%%

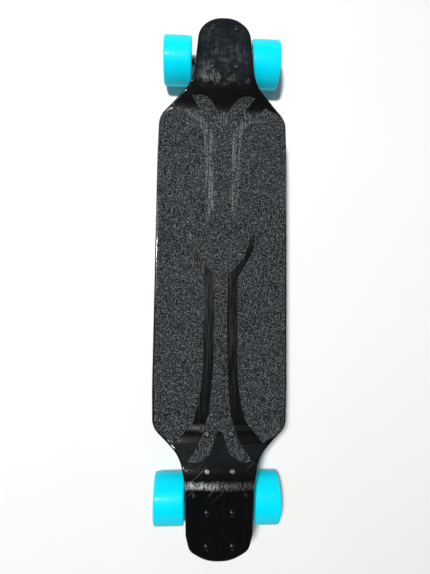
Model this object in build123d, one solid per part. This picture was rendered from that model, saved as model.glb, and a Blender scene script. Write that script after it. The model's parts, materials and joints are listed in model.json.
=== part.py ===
from build123d import *
import math
import os

# Electric skateboard: a dropped-platform deck on two reverse-kingpin trucks,
# with a motor in each rear wheel and the battery in a case under the platform.
# Millimetres.  +Z up, +Y towards the nose, +X to the rider's right.
# The origin is on the ground under the middle of the board.

# ---------------------------------------------------------------- driving sizes
# deck outline, as half-widths and stations along the board
NOSE_Y = 452.0
TAIL_Y = -465.0
FLARE_FRONT_Y = 281.0          # where the platform's side meets the front flare
FLARE_REAR_Y = -260.4
NECK_FRONT_Y = 338.0           # where the front flare meets the nose plate's side
NECK_REAR_Y = -305.6
PLATFORM_HALF_W = 114.8
FLARE_INSET = 1.8              # how much narrower the platform's ends are than its middle
FLARE_HALF_W = PLATFORM_HALF_W - FLARE_INSET
NECK_FRONT_HALF_W = 54.2
NECK_REAR_HALF_W = 65.5
TAIL_HALF_W = 56.4
NOSE_HALF_W = 45.4

# deck section
DECK_T = 11.0
DROP = 22.0                    # how far the platform lies below the plates
SLOPE_FRONT_Y = 291.0          # foot of each slope, as a sharp corner
SLOPE_REAR_Y = -275.0
SLOPE_RUN = 56.0
BEND_R = 65.0                  # round of the bends at the foot and the head of a slope
EDGE_R = 3.0

# grip tape
GRIP_T = 0.9
GLUE = 0.1                     # glue line, and the gap left between curved faces that mate
GRIP_MARGIN = 3.4              # bare rim round the grip

# wheels and axles
WHEEL_R = 45.0
WHEEL_W = 53.0
WHEEL_LIP_R = 4.0
TRACK_HALF = 84.0              # board's middle to wheel's middle
FRONT_AXLE_Y = 420.0
REAR_AXLE_Y = -398.2
CORE_R = 30.0
HUB_R = 15.0
BEARING_R = 11.0
BEARING_W = 7.0
FRONT_AXLE_R = 4.0
RUNNING_FIT = 0.05             # radial clearance of a part that turns on a shaft
SIDE_PLAY = 0.1

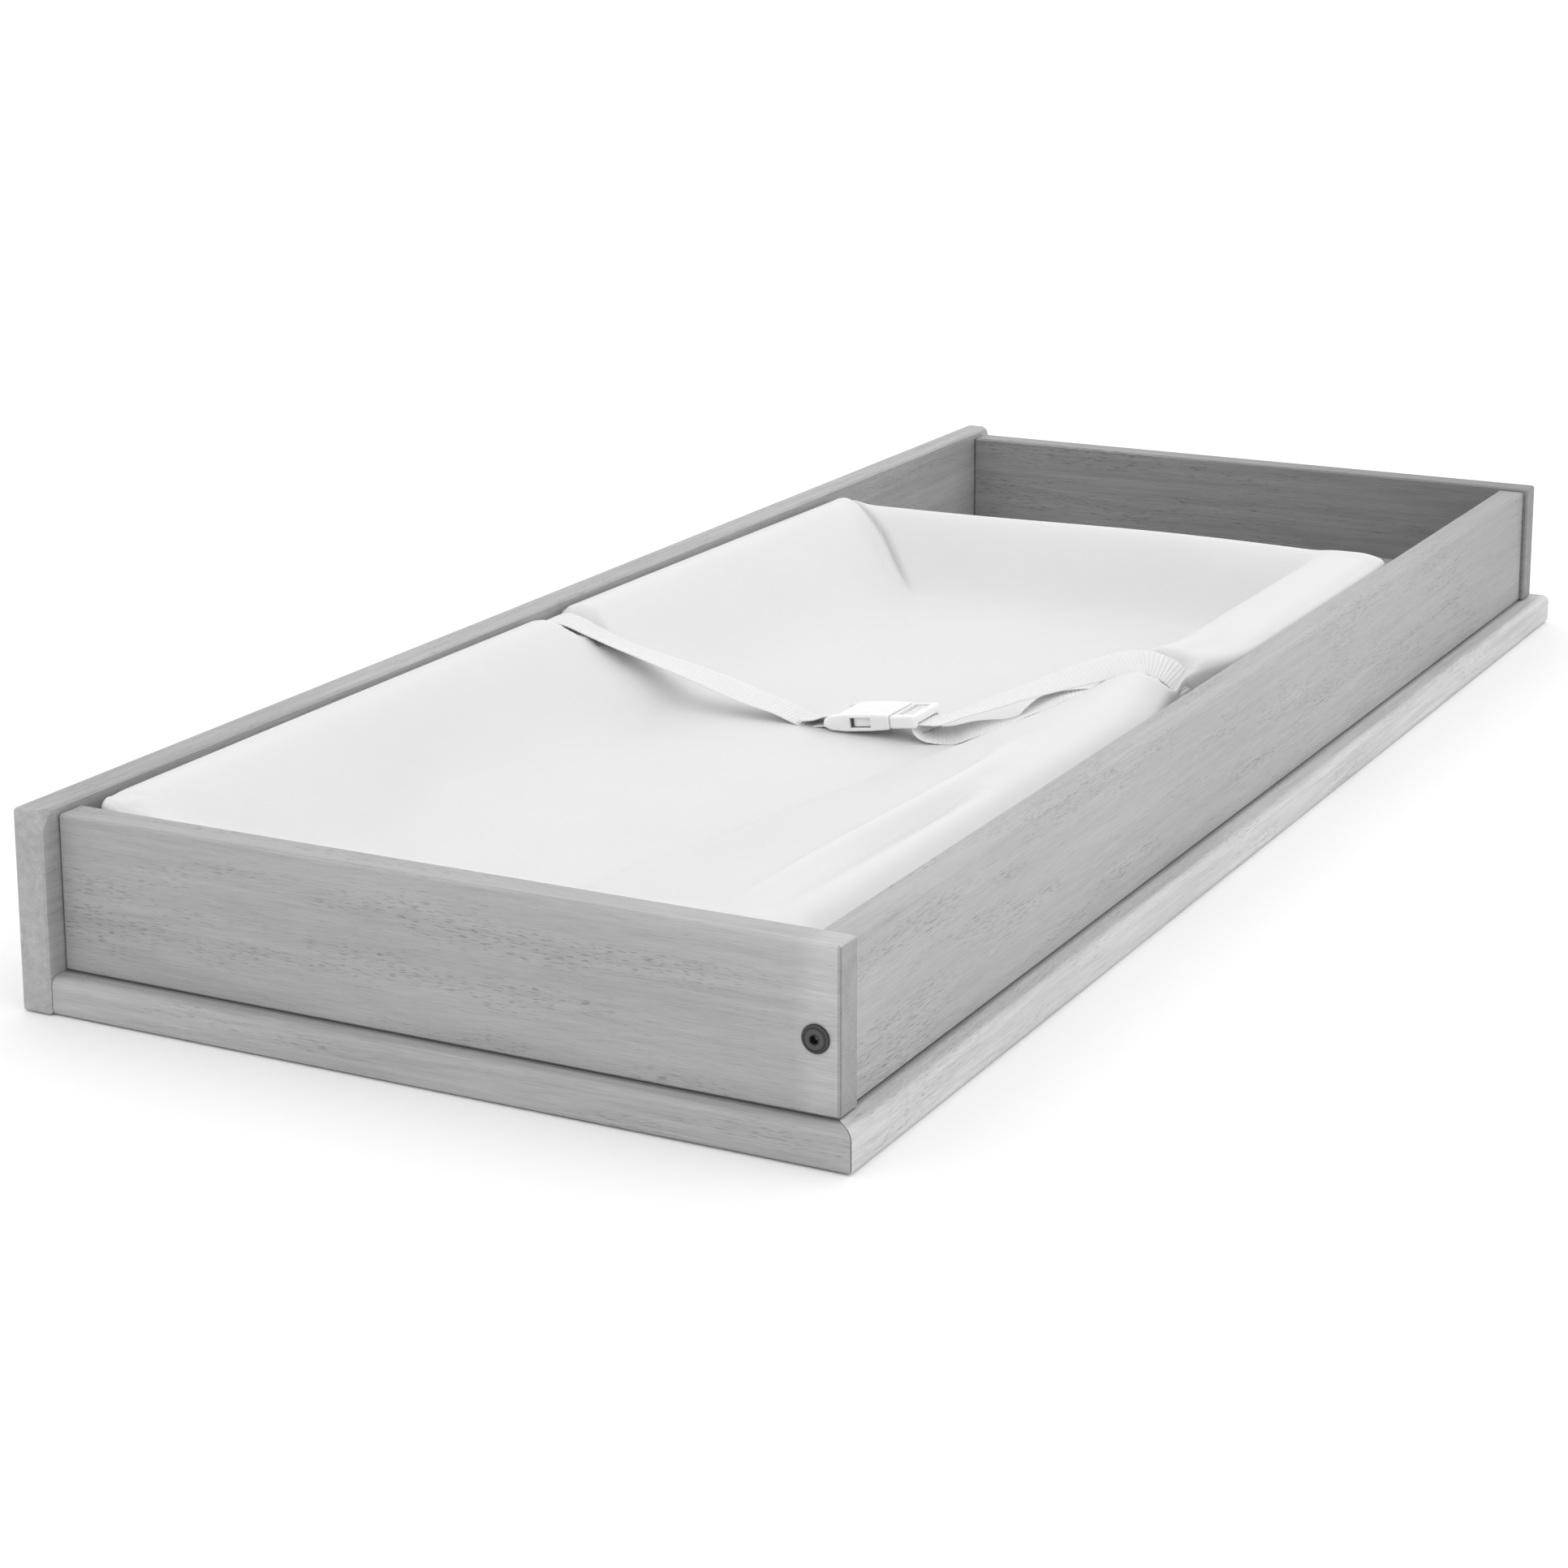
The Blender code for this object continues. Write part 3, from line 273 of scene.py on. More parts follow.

%%

Extract each entry in full, exactly as given.

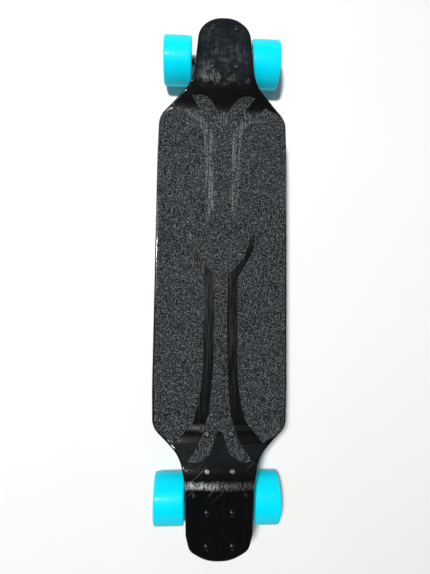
Model this object in build123d, one solid per part. This picture was rendered from that model, saved as model.glb, and a Blender scene script. Write that script after it. The model's parts, materials and joints are listed in model.json.
=== part.py ===
from build123d import *
import math
import os

# Electric skateboard: a dropped-platform deck on two reverse-kingpin trucks,
# with a motor in each rear wheel and the battery in a case under the platform.
# Millimetres.  +Z up, +Y towards the nose, +X to the rider's right.
# The origin is on the ground under the middle of the board.

# ---------------------------------------------------------------- driving sizes
# deck outline, as half-widths and stations along the board
NOSE_Y = 452.0
TAIL_Y = -465.0
FLARE_FRONT_Y = 281.0          # where the platform's side meets the front flare
FLARE_REAR_Y = -260.4
NECK_FRONT_Y = 338.0           # where the front flare meets the nose plate's side
NECK_REAR_Y = -305.6
PLATFORM_HALF_W = 114.8
FLARE_INSET = 1.8              # how much narrower the platform's ends are than its middle
FLARE_HALF_W = PLATFORM_HALF_W - FLARE_INSET
NECK_FRONT_HALF_W = 54.2
NECK_REAR_HALF_W = 65.5
TAIL_HALF_W = 56.4
NOSE_HALF_W = 45.4

# deck section
DECK_T = 11.0
DROP = 22.0                    # how far the platform lies below the plates
SLOPE_FRONT_Y = 291.0          # foot of each slope, as a sharp corner
SLOPE_REAR_Y = -275.0
SLOPE_RUN = 56.0
BEND_R = 65.0                  # round of the bends at the foot and the head of a slope
EDGE_R = 3.0

# grip tape
GRIP_T = 0.9
GLUE = 0.1                     # glue line, and the gap left between curved faces that mate
GRIP_MARGIN = 3.4              # bare rim round the grip

# wheels and axles
WHEEL_R = 45.0
WHEEL_W = 53.0
WHEEL_LIP_R = 4.0
TRACK_HALF = 84.0              # board's middle to wheel's middle
FRONT_AXLE_Y = 420.0
REAR_AXLE_Y = -398.2
CORE_R = 30.0
HUB_R = 15.0
BEARING_R = 11.0
BEARING_W = 7.0
FRONT_AXLE_R = 4.0
RUNNING_FIT = 0.05             # radial clearance of a part that turns on a shaft
SIDE_PLAY = 0.1

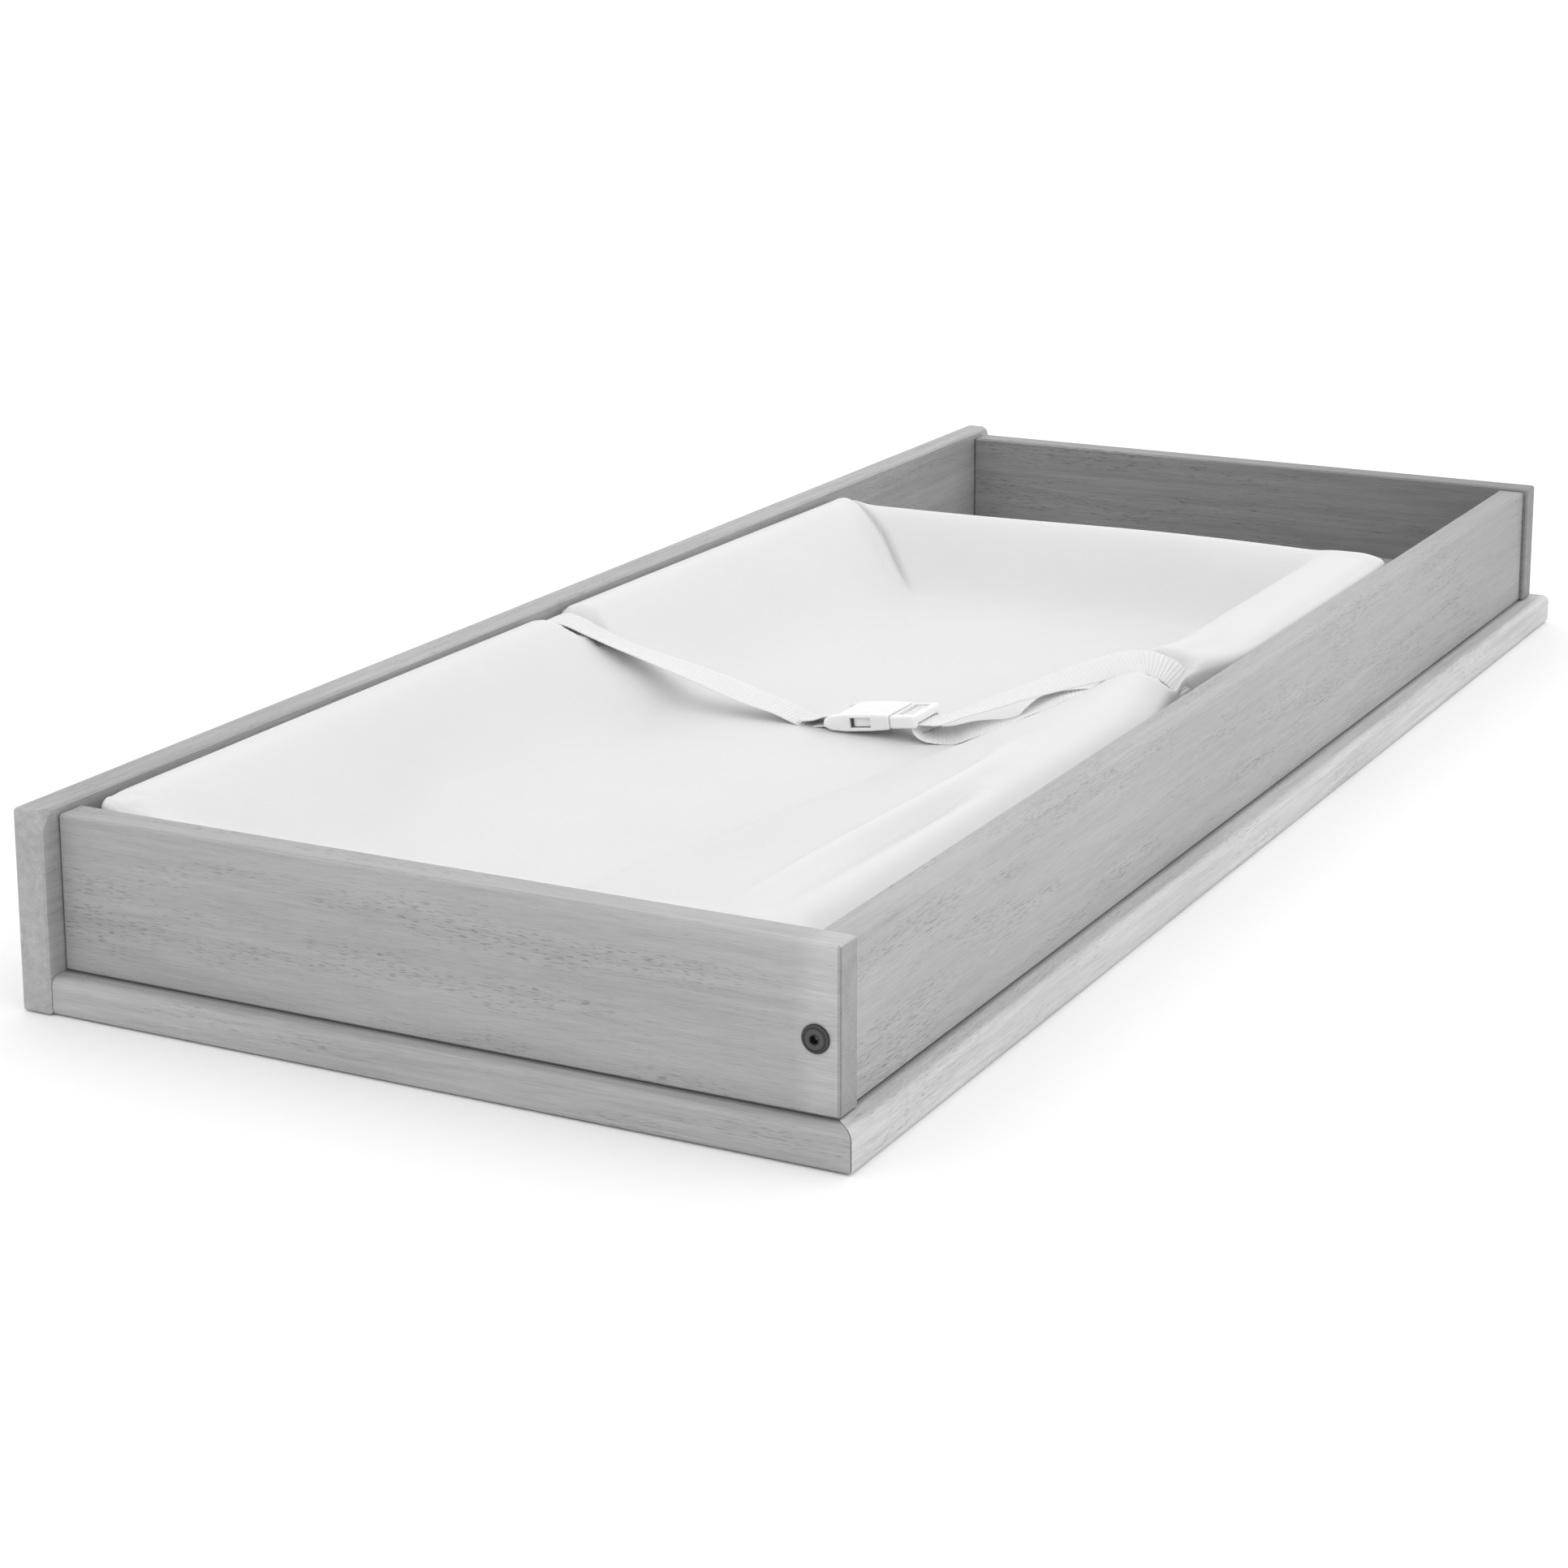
The Blender code for this object continues. Write part 3, from line 273 of scene.py on. More parts follow.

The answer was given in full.